Some suggestions might be hosting a BBQ over a more formal event, busting out the volleyball net, seeing if the OSC can participate in some of the squadron sports leagues that are going on, or creating an outdoor adventure group. These are things that people of many personality types can enjoy, both men and women.
Tip #2: Be Open to Allowing and Inviting Men into Leadership
To be honest, I was surprised that I was wanted on the board. People had been very nice to me and I always felt welcome at events, but leadership is another level. My opinion would become more than just an opinion. It would begin to hold some weight within the organization. I was trying to get up the nerve to ask to host a special interest group when I was asked to consider a board position.
Representation is a powerful thing. If male spouses see other men participating and even leading in the OSC they will be more likely to see themselves belonging. They might think, “Maybe that isn’t only a women’s club after all. That actually looks like fun!” You’ll also have people that can provide those different perspectives to your leadership team. Diverse perspectives will only make your organization stronger, more appealing, and inclusive.
Tip #3: Be Ready to Have Male Friends
Let me be clear about this, boundaries are EXTREMELY important for all relationships. Boundaries are important for your marriage, your relationship with your kids, parents, in-laws, siblings, and friends. However, if you have boundaries that prevent you from befriending someone that is the opposite sex, it will hinder people from participating. Period full stop.

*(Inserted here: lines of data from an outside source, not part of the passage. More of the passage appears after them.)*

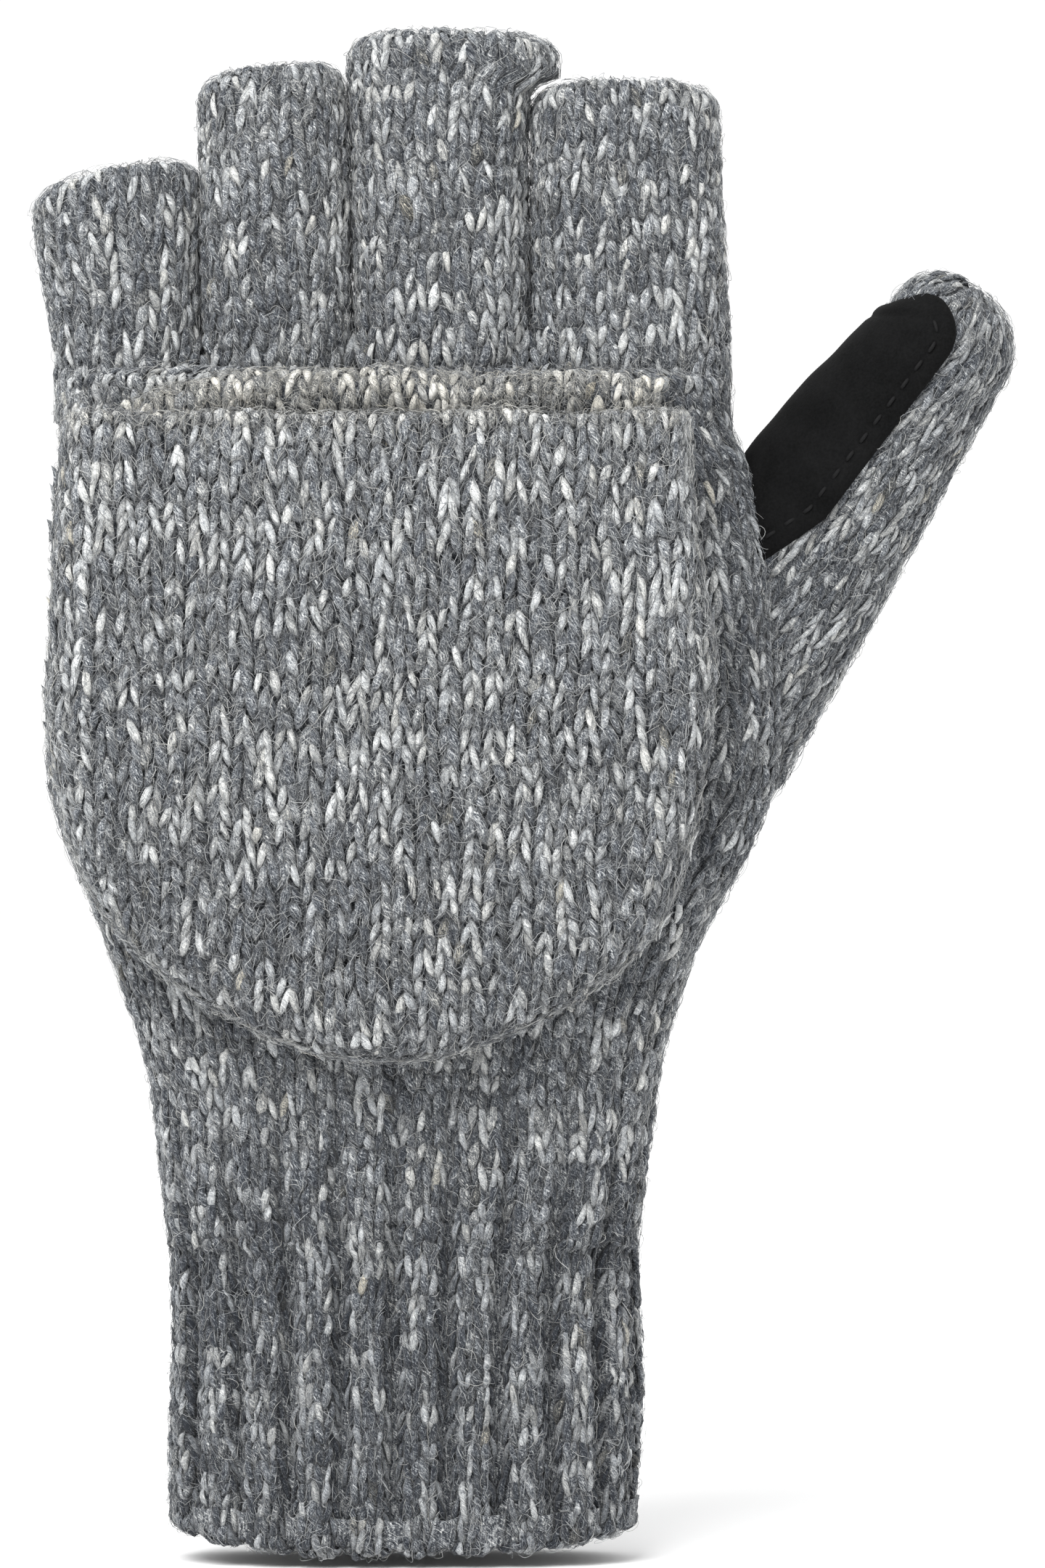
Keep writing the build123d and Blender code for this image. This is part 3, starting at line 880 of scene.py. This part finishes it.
def knit(name, surface, u, v, nodes, body=None, bend=None, per=8, wall=None, yarn=WOOL, hair=1.0,
         **leg_settings):
    """Stitches, and their tufts and loose hairs in pieces of their own: the knit and its fuzz."""
    parts = [legs(surface, u, v, name, **leg_settings)]
    if wall is not None:
        parts.append(wall)
    obj = make_object(name + "_knit", parts, [yarn, BACKING][:len(parts)])
    finish_piece(obj, body, nodes, bend)
    fuzz_looks = {"warmth": leg_settings.get("warmth", WARMTH), "shade": leg_settings.get("shade", 0.0)}
    layers = math.ceil(per * len(u) / MOST_TUFTS)
    for layer in range(1, layers):
        more = tufts(surface, u, v, per // layers, f"{name}_tufts_{layer}", **fuzz_looks)
        obj = make_object(f"{name}_down_{layer}", [more], [FIBRE])
        finish_piece(obj, body, (), bend)
    fuzz = [tufts(surface, u, v, per // layers, name + "_tufts", **fuzz_looks)]
    draw = dice(name + "_places")
    count = int(len(u) * hair)
    pick = draw.integers(0, len(u), count)
    hair_u = u[pick] + draw.uniform(-0.5, 0.5, count)
    hair_v = v[pick] + draw.uniform(0, 1, count)
    fuzz.append(hairs(surface, hair_u, hair_v, name + "_hairs", fuzz_looks["warmth"] + 0.08))
    obj = make_object(name + "_fuzz", fuzz, [FIBRE, FIBRE])
    finish_piece(obj, body, (), bend)


def build_hand():
    """Cuff edge, cuff and hand, all on one tube so that the wales run through."""
    tube = Tube(hand_rings(), HAND_WALES, "hand", swell=0.5, relief=rib_relief)
    lift_hem(tube)
    total = int(tube.courses())
    heights = tube.point(np.zeros(total), np.arange(total).astype(float))[:, 2]
    cuff_first = 3
    cuff_last = int(np.argmax(heights > CUFF_TOP))
    lower_last = int(np.argmax(heights > LOWER_HAND_TOP))

    u, v = tube_lattice(HAND_WALES, 1, cuff_first)
    wall = wall_behind(tube, (0, HAND_WALES), (0.2, 3.5), 264, 16, depths=HEM_WALL)
    # painted shade: the cuff's edge is darkened overall, and more in its furrows
    knit("cuff_edge", tube, u, v, ["cuff_welt"], "hand", per=9, wall=wall, yarn=RIB_WOOL_PAINTED_SHADE, width=0.95,
         light=0.34, shade=-0.05 - FURROW_PAINTED_SHADE * furrow(u))

    u, v = tube_lattice(HAND_WALES, cuff_first, cuff_last)
    wall = wall_behind(tube, (0, HAND_WALES), (3.5, cuff_last + 1.0), 264, 44, bumps=0.25)
    # painted shade: the cuff is darkened overall, and more in its furrows
    knit("cuff", tube, u, v, ["ribbed_cuff"], "hand", per=9, wall=wall, yarn=RIB_WOOL_PAINTED_SHADE, width=0.9,
         light=0.36, shade=-0.06 - FURROW_PAINTED_SHADE * furrow(u))

    u, v = tube_lattice(HAND_WALES, cuff_last, lower_last)
    wall = wall_behind(tube, (0, HAND_WALES), (cuff_last + 1.0, total - 0.2), 160, 90, bumps=0.2)
    # painted shade: the lower hand darkens towards the cuff, below the cap's tip, and its fading furrows
    # are darker still
    fade = np.clip((RIB_FADE[1] - heights[v.astype(int)]) / (RIB_FADE[1] - RIB_FADE[0]), 0, 1)
    knit("hand_lower", tube, u, v, ["hand_shell"], "hand", wall=wall, light=0.3, per=9,
         shade=-0.03 - fade * (0.12 + FURROW_PAINTED_SHADE * furrow(u)))

    u, v = tube_lattice(HAND_WALES, lower_last, total)
    back = (u < HAND_WALES / 4) | (u > HAND_WALES * 3 / 4)
    # painted shade: the back's thumb-side half, beside the cap, is made darker than the rest
    shaded_thumb_side = u[back] < HAND_WALES / 2
    knit("hand_back", tube, u[back], v[back], ["hand_shell"], "hand", per=12,
         shade=np.where(shaded_thumb_side, -0.08, -0.02))
    knit("hand_palm", tube, u[~back], v[~back], ["hand_shell"], "hand", per=6)


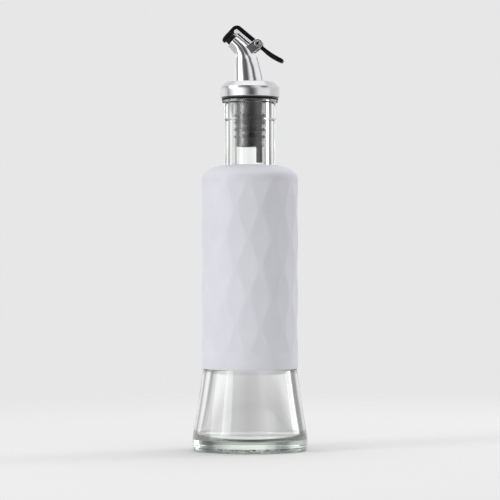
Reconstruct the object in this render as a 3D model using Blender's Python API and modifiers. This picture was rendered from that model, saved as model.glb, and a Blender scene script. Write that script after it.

One of the major reasons spouse clubs exist is to make friends, and if a large percentage of the group is only willing to hang out or spend time together at official events, it will seem like male participation is only encouraged to grow the brand rather than staying true to our mission of developing community among ourselves. Male spouses will eventually realize their need for community and they will either find a place that already provides those opportunities in the current OSC, or they will start their own organizations… Or they will do their own thing without the benefit of connection and relationship in what can be a pretty hard lifestyle.
Think about ways that you can be mindful of relationship boundaries within your own family while also being open to others. If you would like someone else’s perspective on how this works out practically, chaplains are great people to ask. We are required to meet one-on-one with others due to the confidentiality of our job, and we balance these requirements with boundaries for our families and reputations. Find a chaplain you respect and ask his or her tips for maintaining integrity and including others.
Tip #4: Be Your Friendly Selves
The OSC and other spouse groups already have all the foundational building blocks they need to attract male spouses. It will just be a matter of being ready when they have the same realization that we all have had: “I need a group of people that get my military spouse life.” When they do, they will go looking for a group, and that’s your chance to be welcoming and friendly. Engage them in conversation; find out ways that you can work connection into your busy schedules and lives. When they find your organization, will they find that meaningful friendship they are looking for?
What ways have you seen spouse clubs or events making things more inclusive for more people? If you’re a male spouse, what tip(s) would you add to this list?